-- Given records --
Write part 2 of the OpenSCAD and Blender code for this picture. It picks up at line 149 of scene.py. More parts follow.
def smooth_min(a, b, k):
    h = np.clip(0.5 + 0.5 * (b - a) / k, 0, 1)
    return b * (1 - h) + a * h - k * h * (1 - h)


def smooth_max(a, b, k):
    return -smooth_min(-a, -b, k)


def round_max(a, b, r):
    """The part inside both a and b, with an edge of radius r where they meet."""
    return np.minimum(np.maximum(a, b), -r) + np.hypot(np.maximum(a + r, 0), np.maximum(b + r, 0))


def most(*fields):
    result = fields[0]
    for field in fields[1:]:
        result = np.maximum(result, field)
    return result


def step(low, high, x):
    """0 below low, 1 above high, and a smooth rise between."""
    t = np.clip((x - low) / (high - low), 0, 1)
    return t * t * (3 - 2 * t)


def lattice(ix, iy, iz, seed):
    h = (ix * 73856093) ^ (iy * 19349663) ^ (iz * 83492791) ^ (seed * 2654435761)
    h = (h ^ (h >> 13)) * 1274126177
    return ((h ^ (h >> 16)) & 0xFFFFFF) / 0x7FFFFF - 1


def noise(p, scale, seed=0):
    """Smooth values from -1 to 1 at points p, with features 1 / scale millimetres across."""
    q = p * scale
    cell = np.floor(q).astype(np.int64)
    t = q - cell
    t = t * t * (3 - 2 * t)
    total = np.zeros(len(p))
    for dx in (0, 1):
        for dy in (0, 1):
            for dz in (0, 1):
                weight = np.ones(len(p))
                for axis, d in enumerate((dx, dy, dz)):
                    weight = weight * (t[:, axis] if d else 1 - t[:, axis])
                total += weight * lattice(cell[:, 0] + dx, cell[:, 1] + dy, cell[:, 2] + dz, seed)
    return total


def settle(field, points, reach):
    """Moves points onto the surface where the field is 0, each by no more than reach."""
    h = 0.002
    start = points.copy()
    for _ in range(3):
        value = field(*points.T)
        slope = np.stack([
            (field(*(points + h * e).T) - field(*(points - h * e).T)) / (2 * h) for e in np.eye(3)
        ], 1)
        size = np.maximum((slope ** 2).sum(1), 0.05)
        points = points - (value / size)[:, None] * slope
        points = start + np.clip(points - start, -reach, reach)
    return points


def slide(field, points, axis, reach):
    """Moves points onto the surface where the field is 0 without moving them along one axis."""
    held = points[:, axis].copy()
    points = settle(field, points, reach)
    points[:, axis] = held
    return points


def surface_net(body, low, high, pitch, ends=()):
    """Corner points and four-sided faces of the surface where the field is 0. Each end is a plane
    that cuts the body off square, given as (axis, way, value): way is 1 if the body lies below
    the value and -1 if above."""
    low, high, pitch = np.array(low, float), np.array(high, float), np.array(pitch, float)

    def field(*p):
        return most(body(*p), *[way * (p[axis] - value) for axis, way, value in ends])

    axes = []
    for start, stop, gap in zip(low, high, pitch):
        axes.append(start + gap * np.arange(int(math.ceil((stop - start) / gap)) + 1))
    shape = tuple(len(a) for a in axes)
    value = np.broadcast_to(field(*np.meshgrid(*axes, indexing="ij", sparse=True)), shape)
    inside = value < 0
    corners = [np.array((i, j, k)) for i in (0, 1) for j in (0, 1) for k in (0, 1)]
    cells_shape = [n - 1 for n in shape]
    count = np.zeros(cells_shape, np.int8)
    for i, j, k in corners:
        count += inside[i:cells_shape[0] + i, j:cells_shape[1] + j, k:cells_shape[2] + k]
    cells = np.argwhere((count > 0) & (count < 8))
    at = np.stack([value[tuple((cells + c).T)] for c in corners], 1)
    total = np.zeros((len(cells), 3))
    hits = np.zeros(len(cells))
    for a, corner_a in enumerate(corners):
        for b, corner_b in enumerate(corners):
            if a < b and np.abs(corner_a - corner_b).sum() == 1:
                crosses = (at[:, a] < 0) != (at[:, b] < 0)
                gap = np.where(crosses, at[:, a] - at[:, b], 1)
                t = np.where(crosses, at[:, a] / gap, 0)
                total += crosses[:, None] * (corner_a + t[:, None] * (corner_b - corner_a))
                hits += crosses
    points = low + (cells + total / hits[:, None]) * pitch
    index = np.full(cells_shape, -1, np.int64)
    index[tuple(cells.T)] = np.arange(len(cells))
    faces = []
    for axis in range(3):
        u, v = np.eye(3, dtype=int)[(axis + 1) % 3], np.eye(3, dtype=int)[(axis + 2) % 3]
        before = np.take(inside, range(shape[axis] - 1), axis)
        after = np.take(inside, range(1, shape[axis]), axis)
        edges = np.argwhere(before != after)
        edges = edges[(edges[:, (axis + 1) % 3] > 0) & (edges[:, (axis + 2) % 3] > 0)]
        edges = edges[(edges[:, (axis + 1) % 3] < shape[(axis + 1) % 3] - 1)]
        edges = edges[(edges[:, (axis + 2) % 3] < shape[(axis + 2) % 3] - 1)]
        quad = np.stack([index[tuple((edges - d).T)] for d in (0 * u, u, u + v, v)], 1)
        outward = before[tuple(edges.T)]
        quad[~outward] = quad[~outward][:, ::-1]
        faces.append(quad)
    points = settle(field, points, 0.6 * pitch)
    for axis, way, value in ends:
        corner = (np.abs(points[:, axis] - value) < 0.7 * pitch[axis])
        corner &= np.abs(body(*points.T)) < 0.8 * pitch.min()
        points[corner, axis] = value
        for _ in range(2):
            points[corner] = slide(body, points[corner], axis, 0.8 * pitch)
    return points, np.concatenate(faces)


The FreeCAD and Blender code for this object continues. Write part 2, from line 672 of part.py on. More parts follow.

-- Written exercise --
Repeat the records above line by line, from the first line through the line that contains "return t * t * (3 - 2 * t)".

-- Answer for this exercise --
Write part 2 of the OpenSCAD and Blender code for this picture. It picks up at line 149 of scene.py. More parts follow.
def smooth_min(a, b, k):
    h = np.clip(0.5 + 0.5 * (b - a) / k, 0, 1)
    return b * (1 - h) + a * h - k * h * (1 - h)


def smooth_max(a, b, k):
    return -smooth_min(-a, -b, k)


def round_max(a, b, r):
    """The part inside both a and b, with an edge of radius r where they meet."""
    return np.minimum(np.maximum(a, b), -r) + np.hypot(np.maximum(a + r, 0), np.maximum(b + r, 0))


def most(*fields):
    result = fields[0]
    for field in fields[1:]:
        result = np.maximum(result, field)
    return result


def step(low, high, x):
    """0 below low, 1 above high, and a smooth rise between."""
    t = np.clip((x - low) / (high - low), 0, 1)
    return t * t * (3 - 2 * t)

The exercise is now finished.